What does it mean for the poor to be blessed?
This was the phrase that Miriam Boone, our director at One Hope Tulsa, asked us to meditate on when she sent us out to take part in a homelessness simulation this summer. The simulation was a part of our internship, designed to give us a taste of what it is like to experience homelessness, even though it could never truly replicate it.
And I’m reminded of this phrase now, both as I reflect on Advent as I always do this time of year, and as I look towards the transitions that senior year brings. I find myself holding on too tightly to things that God calls me to hold loosely. I find myself feeling powerless in the face of sins and struggles and thinking that they will never change. I find myself looking at the future and feeling deeply inadequate to go into the work that I’ve felt for so long that God is calling me to.
But in the midst of these doubts, God is reminding me of what he offers in his upside-down kingdom, where the poor are blessed and the enemy is adopted and the slave is set free.
One of these reminders came at church this Sunday, when my pastor preached on John 12:20-26 and said that the gospel is Jesus’ call to follow him, because he has made it possible. Following Jesus is a road of death and glory. It means that we’re not slaves to sin, that our old selves have been crucified and we’ve been raised with Christ. It means dying to myself and finding life in him. And we are often called to places where we feel inadequate because those are the places where we lean on Christ the most, where he is glorified in our weakness.
Discipleship is also a call to both give and receive hospitality, as Jesus tells his disciples “I go to prepare a place for you.” Hospitality is at the heart of the heart of the gospel.
At senior social on Thursday, Brad Voyles reminded our class to start practicing generosity now, even when we have little. Generosity is worth the risk of poverty, and poverty causes us to lean on Christ and on others. I suppose Jesus’ disciples needed hospitality when he sent them out to do ministry because they only took one tunic each!
In Tulsa, on my homelessness simulation, God showed me grace in unlikely places. One was on the curb outside a Quick Trip the first night, where a few of us sat and talked with some of our unsheltered neighbors. They shared their stories and their Hi-Chews and offered a bottle of wine (which we had to decline). Though they had little, they were quick to share. Another was when on the bus and on the street, people gave us directions and advice, and I was struck over and over by the hospitality they showed us as we sought to enter their world for just a couple of nights.
One of the most stark examples of this came on the second afternoon when we sat hungry, exhausted, and unshowered in the shade outside our community building, and were approached by a couple offering us cigarettes. They had seen us in our odd assortment of donated clothes, with some of the cardboard we had slept on the night before strewn about, and had decided to stop. They both had been homeless before, and knew that cigarettes were one of the things that could take the edge off. Their generosity was born of compassion, which was born of experience, and even though we declined the cigarettes, I was struck by something very incarnational about the way they approached us.

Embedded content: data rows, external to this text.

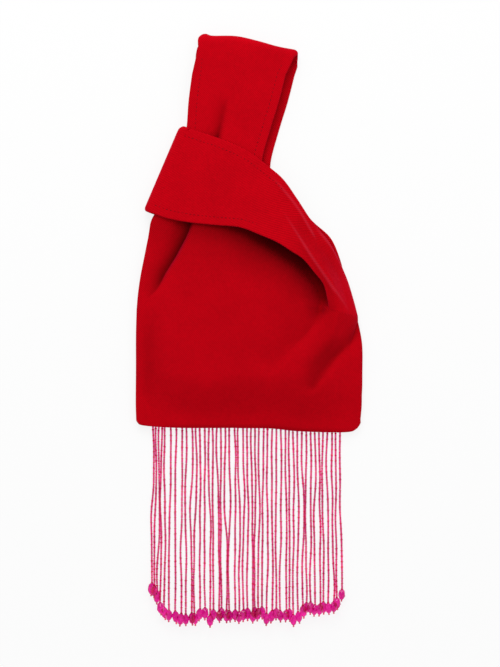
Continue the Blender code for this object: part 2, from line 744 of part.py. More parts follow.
def build():
    """Every piece of the bag, each as an object of its own."""
    for old in list(bpy.data.objects):
        bpy.data.objects.remove(old)
    cloth = material("red_cloth", (0.48, 0.0, 0.006), 0.9, 0)
    lining = material("lining_cloth", (0.35, 0.0, 0.005), 0.85, 0)
    ribbon = material("tape_ribbon", (0.45, 0.01, 0.03), 0.8, 0)
    glass = material("pink_glass", (0.66, 0.03, 0.20), 0.12, 0.6)
    front = front_body(BODY_ROWS)
    back = back_body(BODY_ROWS)
    front_sheet = y_sheet(front, front_long_strap(STEPS), front_short_strap(STEPS))
    back_sheet = y_sheet(back, back_long_strap(STEPS), back_short_strap(1))
    add_cloth("front_panel", front_sheet, CLOTH, cloth)
    add_cloth("back_panel", back_sheet, CLOTH, cloth)
    add_cloth("lining_front", plain_sheet(lining_front_rows(front)), LINING_CLOTH, lining)
    add_cloth("lining_back", plain_sheet(lining_back_rows(back)), LINING_CLOTH, lining)
    add_cloth("fringe_tape", plain_sheet(tape_rows(back[0])), TAPE, ribbon)
    places = strand_places()
    lengths = strand_lengths()
    for k in range(STRAND_COUNT):
        hem_y = np.interp(places[k], back[0, :, 0], back[0, :, 1])
        add_object(f"strand_{k + 1:02d}", strand_mesh(k, places[k], hem_y, lengths[k]), glass)


build()
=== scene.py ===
import math

import bpy
import numpy as np
from bpy.props import FloatProperty, FloatVectorProperty, IntProperty, PointerProperty
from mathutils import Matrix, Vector


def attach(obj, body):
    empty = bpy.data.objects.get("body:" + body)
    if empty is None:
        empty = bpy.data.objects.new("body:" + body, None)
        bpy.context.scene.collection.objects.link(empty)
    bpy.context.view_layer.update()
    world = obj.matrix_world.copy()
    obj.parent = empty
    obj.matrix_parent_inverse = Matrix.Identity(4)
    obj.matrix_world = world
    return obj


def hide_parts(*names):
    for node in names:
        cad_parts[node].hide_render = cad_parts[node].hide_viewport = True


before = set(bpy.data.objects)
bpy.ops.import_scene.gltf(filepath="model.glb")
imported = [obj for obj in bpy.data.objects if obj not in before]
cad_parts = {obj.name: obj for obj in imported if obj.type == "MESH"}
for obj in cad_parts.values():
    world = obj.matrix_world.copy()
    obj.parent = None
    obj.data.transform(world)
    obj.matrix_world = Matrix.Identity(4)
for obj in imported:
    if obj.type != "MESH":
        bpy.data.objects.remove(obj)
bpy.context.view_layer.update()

bl_info = {
    "name": "Knot bag",
    "version": (1, 0, 0),
    "blender": (4, 5, 0),
    "location": "3D View > Sidebar > Knot bag",
    "description": "Makes a knot bag of red cloth with a beaded fringe, and a plain studio for it",
    "category": "Object",
}

# The shape of the bag, in metres, as the solids have it
BODY_WIDTH = 0.226
BODY_HEIGHT = 0.200
BODY_PUFF = 0.026
STRAP_ROLL = 0.016
SEAM_ROUND = 0.005
SEAM_SHARE = 0.24
BELLY_REACH = 0.056
CLOTH = 0.0024
LINING_CLOTH = 0.0008
SEAM_GAP = 0.0003
KNOT_GAP = 0.0006
LOOP_HEIGHT = 0.1115
LOOP_WIDTH = 0.099
LOOP_LEAN = 0.0215
LOOP_GAP = 0.009
BACK_SHIFT = 0.009
BAND_WIDTH = 0.092
HAND_GAP = 0.005
BAND_RISE = 0.011
KNOT_FADE = 0.026
LAP = 0.006
TAPE_WIDTH = 0.190
TAPE_DEPTH = 0.007
TAPE = 0.001
HEM_OVERHANG = 0.0015
FRINGE_MIDDLE = -0.0020
FRINGE_WIDTH = 0.1872
STRAND_LENGTH = 0.1832
DROP_LENGTH = 0.0115
STOP_LENGTH = 0.0018
TABLE_GAP = 0.00005

# Heights of the middle of each layer of cloth
BACK_LEVEL = CLOTH / 2
BACK_OVER = BACK_LEVEL + CLOTH + KNOT_GAP
SIDE_SEAM = BACK_LEVEL + CLOTH + SEAM_GAP
HEM_SEAM = BACK_LEVEL + CLOTH + TAPE + 2 * SEAM_GAP
KNOT_LEVEL = BACK_OVER + CLOTH + HAND_GAP
BAND_LEVEL = KNOT_LEVEL + CLOTH + KNOT_GAP
LOOP_LEVEL = BACK_LEVEL + CLOTH + LOOP_GAP
LINING_BACK = CLOTH + SEAM_GAP + LINING_CLOTH / 2
LINING_SEAM = LINING_BACK + LINING_CLOTH + SEAM_GAP

# The origin is under the middle of the whole length
KNOT_TOP = 1.41 * BODY_HEIGHT
FRINGE_REACH = STRAND_LENGTH + DROP_LENGTH + STOP_LENGTH
HEM_Y = (FRINGE_REACH - KNOT_TOP - LOOP_HEIGHT) / 2

# How far up the notch between the straps lies, for the spacing of the rows, and the sides of the
# body and its fold line from the hem to the notch: share across, share up
NOTCH_HEIGHT = 0.58
LEFT_SIDE = ((0.004, 0.022), (0.002, 0.12), (0.003, 0.30), (0.003, 0.46), (0.006, 0.595))
RIGHT_SIDE = ((0.994, 0.000), (1.000, 0.10), (1.001, 0.27), (1.000, 0.42), (0.981, 0.550))
FOLD_LINE = ((0.485, 0.000), (0.545, 0.180), (0.626, 0.33), (0.728, 0.445), (0.854, 0.595))

# The long strap from the notch to the knot: left edge and right edge, share across and share up
LONG_STRAP = (
    (0.006, 0.595, 0.854, 0.595),
    (0.013, 0.680, 0.858, 0.655),
    (0.024, 0.765, 0.845, 0.720),
    (0.039, 0.850, 0.805, 0.795),
    (0.055, 0.940, 0.725, 0.890),
    (0.074, 1.040, 0.650, 0.990),
    (0.124, 1.130, 0.595, 1.100),
    (0.166, 1.240, 0.569, 1.210),
    (0.205, 1.360, 0.558, 1.325),
)
# The hand loop above the knot: share of its height, share of its width
HAND_LOOP = ((0.145, 0.845), (0.39, 0.908), (0.63, 0.943))
LOOP_FOOT = 0.3975
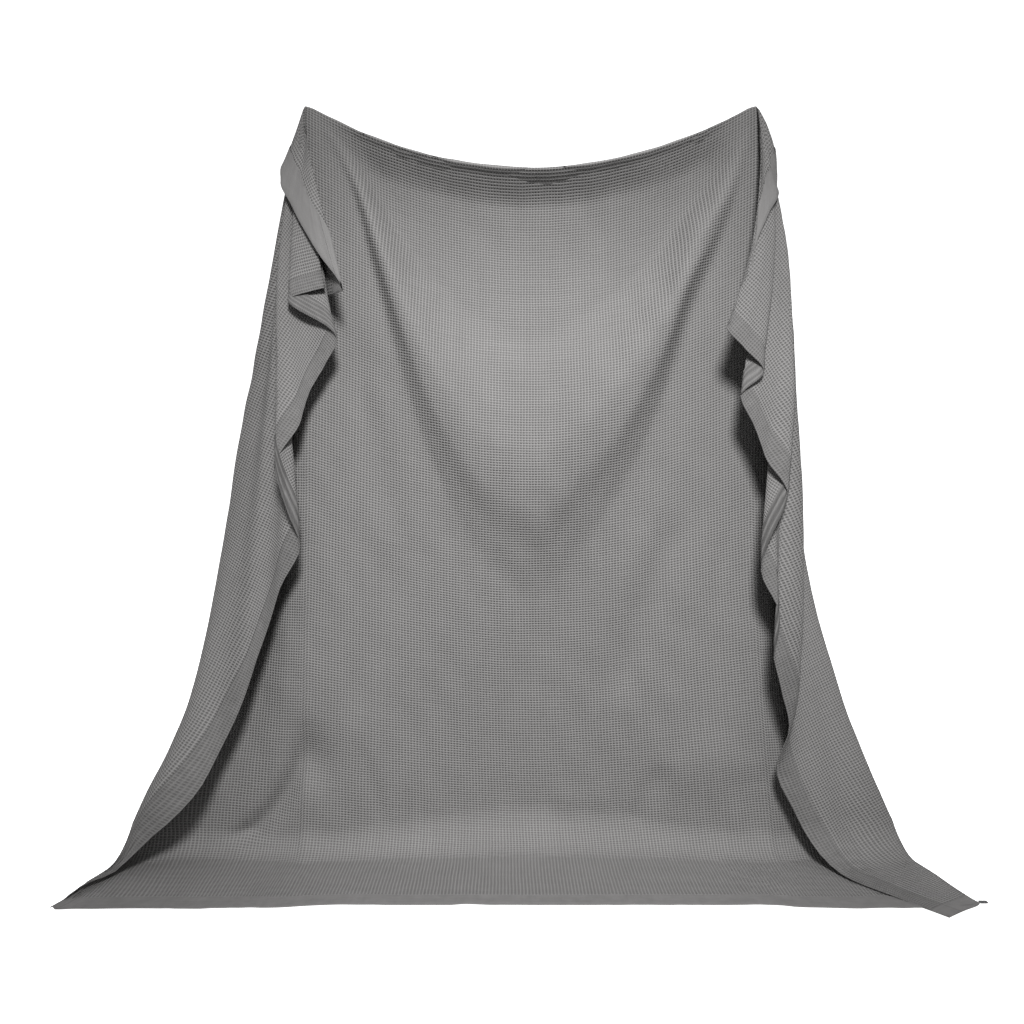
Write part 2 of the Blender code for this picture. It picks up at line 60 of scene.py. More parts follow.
# ------------------------------------------------------------------ how it hangs
PIN_HEIGHT = 2.108
LEFT_PIN_X = -0.569
RIGHT_PIN_X = 0.671
TOP_SAG = 0.170               # how far the top edge sags half way between the points
ROLL = 0.006                  # the held line is rolled over at this radius
BEND_AT_FLOOR = 0.070         # radius of the bend where the panel reaches the floor
BEND_MORE_IN_MIDDLE = 0.050   # and how much more it is in the middle of the panel
BACK_IN_MIDDLE = 0.080        # how much further back the middle of the panel meets the floor
BACK_FROM = (0.25, 1.0)       # share of the drop over which it goes back
HEM_LINE = -0.342             # where the middle of the bottom hem lies
MILLI = 0.001                 # a millimetre
PINCH = 0.030                 # the layers part from each other within this distance of a point
BACK_STRIP_TILT = 2.0         # degrees that the folded-over strip stands off the panel
BACK_FOLLOWS = 1.25           # how far it keeps clear of the hollow under the top edge
OFF_FLOOR = 0.0030            # height of the sheet's middle where it lies on the floor
LOWEST = 0.0003               # no point lies lower than this
STAND_X = 0.0274              # puts the origin under the middle of the whole blanket
STAND_Y = -0.1561

# Distances from the held point at which the pleats' outward angles are given.
LEVELS = (0.06, 0.40, 0.75, 1.25, 1.65, 2.05)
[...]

There is so much about the Incarnation that speaks of hospitality. God dwelling among us. Jesus relied on hospitality throughout his earthly ministry. Jesus emptying himself and making himself nothing, in order to bring us home, offering a place at his table.
As I reflect on the blessedness of poverty, I am not idealizing it. I realize how crippling it can be and the traumatic effects that it brings. But I am reflecting on the way that Christ invites us to the end of ourselves to give us himself. Feeling inadequate as I look towards life after Covenant feels like a form of poverty, but I know that Christ is inviting me to follow him and empty myself that he might fill me, and that he will be glorified through it. By his kindness, I’m compelled to repent and rely on him, and as Chaplain Lowe said on Friday, I’m invited into eternal living now, to hold loosely to all else so that I can hold fast to him. And when I falter, he gives more grace.